Dolce Far Niente has a quick and easy guide, updated today, that walks you through the steps of setting up KDE with Wayland on a fresh FreeBSD 15.x installation. I’m keeping this on my to-do list, but I’m not committing yet because we’re getting quite close to the first incentive of the OSNews fundraiser, where I have to install, run, and use vanilla Windows 11 (including Office and Outlook) for a month. No point in setting up FreeBSD when we’re about to hit that incentive.
Regardless, this is going to be the future of FreeBSD for desktop and laptop use, so you if you’re already a FreeBSD user, you might as well try and see if Wayland works for you today.

You should have swapped the Windows 11 and tattoo goals. One is a lot more painful than the other.
I gave this a spin on my Skylake era mini-PC with Intel HD 530 graphics. The instructions worked but KDE Plasma was choppy as hell and pretty much unusable. I reinstalled from scratch following my own guide Thom had reported on a while back, but substituting Plasma and SDDM for Xfce and LightDM, so I could try out Xorg. I had the same result — choppy, slow, sometimes freezing windows and mouse movements. This was the same both in Wayland and Xorg, at my monitor’s native 170Hz as well as 60Hz, so it’s not a Wayland bug. On this same PC, FreeBSD with Xfce on Xorg is flawless and blisteringly fast. So, it seems Plasma is not quite ready on FreeBSD.
Just to rule out a hardware issue (though Xfce working fine precludes that), I’m going to do the same test on my main workstation, a Ryzen 5600GT system with Radeon 7700 XT graphics. I’m curious to know if KWin has some sort of issue with older Intel graphics, though that machine has had zero issues running KDE Plasma on the various Linux distros I’ve put on it. Or, if it is as I suspect, an issue with the current state of Plasma/KWin on FreeBSD itself.
Plasma is buttery smooth on Wayland on my Ryzen laptop with integrated graphics. I can’t notice any difference between FreeBSD or Fedora with KDE on Wayland.
I just wish the WiFi on it worked better, rather than randomly dropping and requiring resetting the WiFi for it to work again. I’d jump ship to FreeBSD at a moment’s notice if it wasn’t for the Wifi issues I’ve experienced with my laptops
I just finished installing on my Ryzen desktop and wow…it’s definitely an issue with Intel/KWin/FreeBSD because it’s smooth as hell here. Some combination of the three on the other system is the culprit, but I wouldn’t know where to begin debugging it. As I said before, Xfce on Xorg on the same installation is perfectly fine, there’s no reason Plasma should have an issue.
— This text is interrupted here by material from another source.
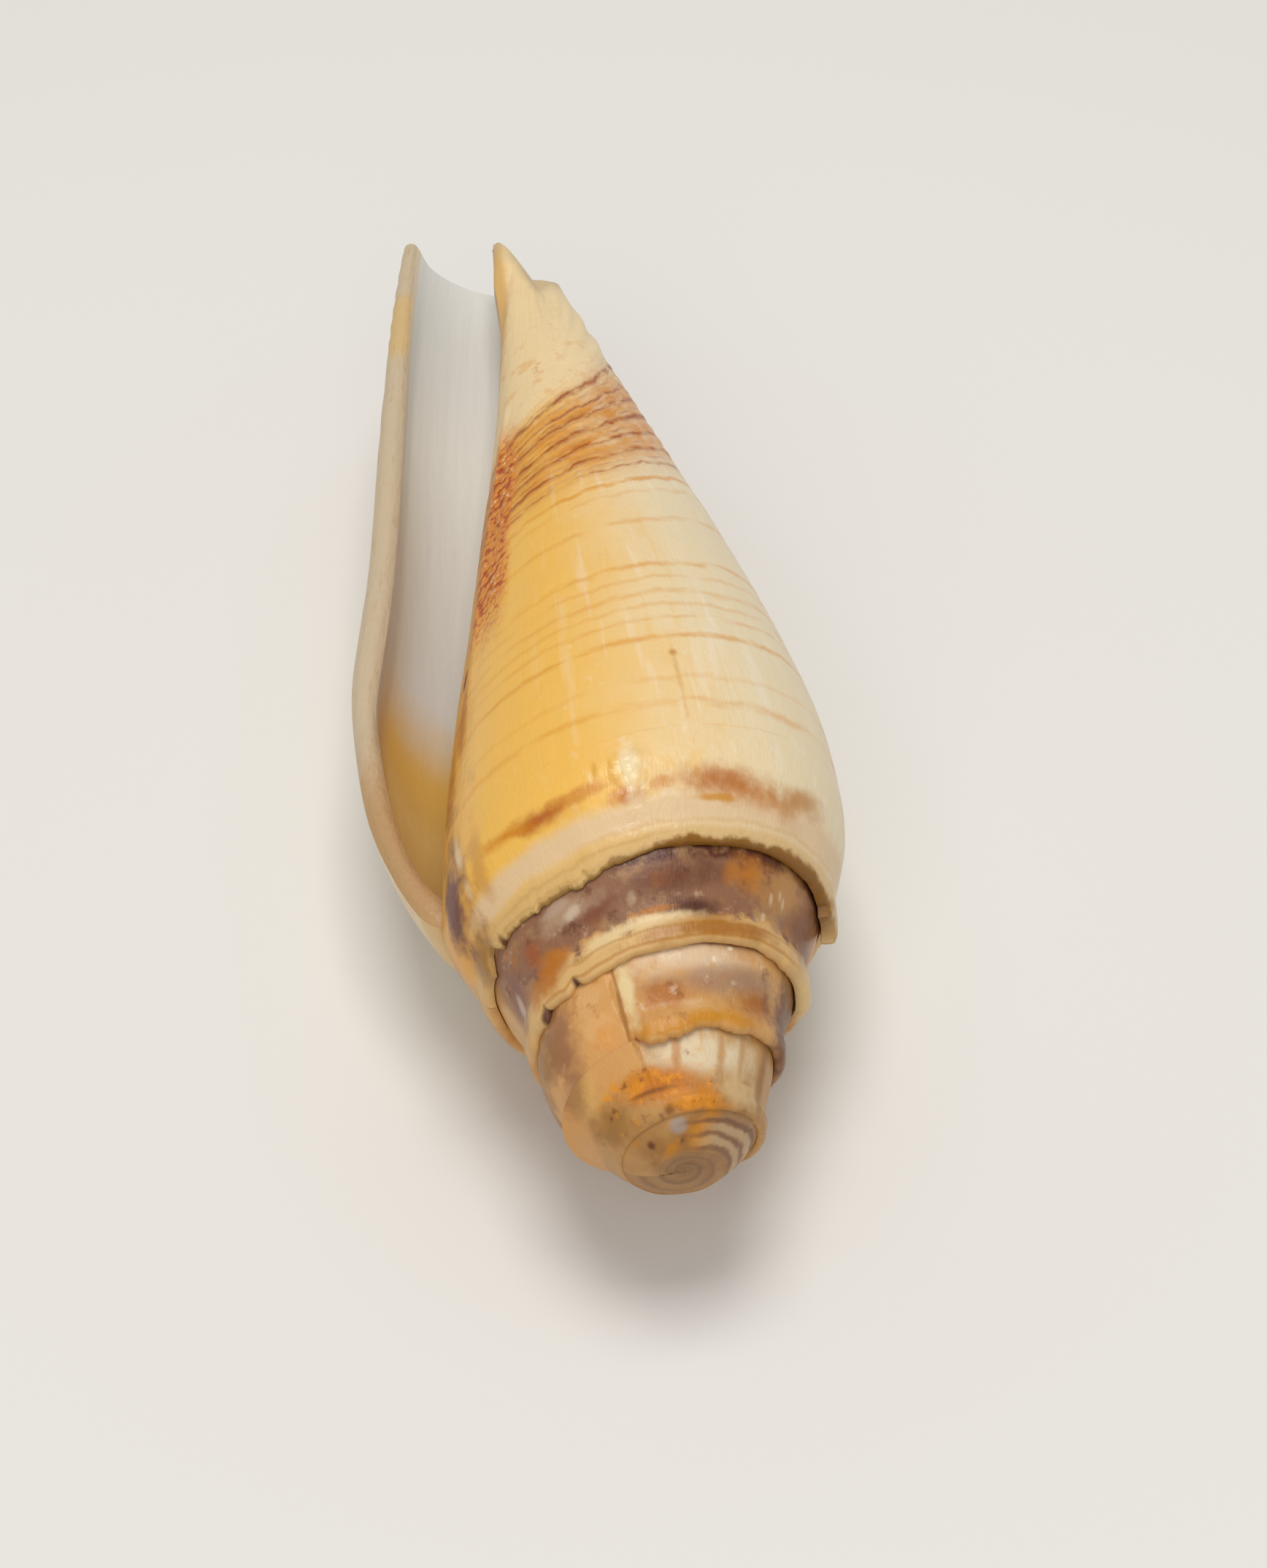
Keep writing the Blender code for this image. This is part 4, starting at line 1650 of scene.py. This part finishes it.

And Plasma/KWin is fine on Linux on this hardware, so it’s something about FreeBSD too, likely the i915kms driver.
I haven’t had any issues in the past with Wi-Fi on FreeBSD, but all of my wireless devices are old. My laptops and mini-PC are all Broadwell and Skylake era with their factory Intel wireless chipsets. I haven’t had access to Ryzen laptop for some time, having sold my last one to buy parts to build my main workstation.
One weird thing though; my case fans are on full speed in FreeBSD, that doesn’t happen in any other OS. I guess I would need to tweak powerd settings?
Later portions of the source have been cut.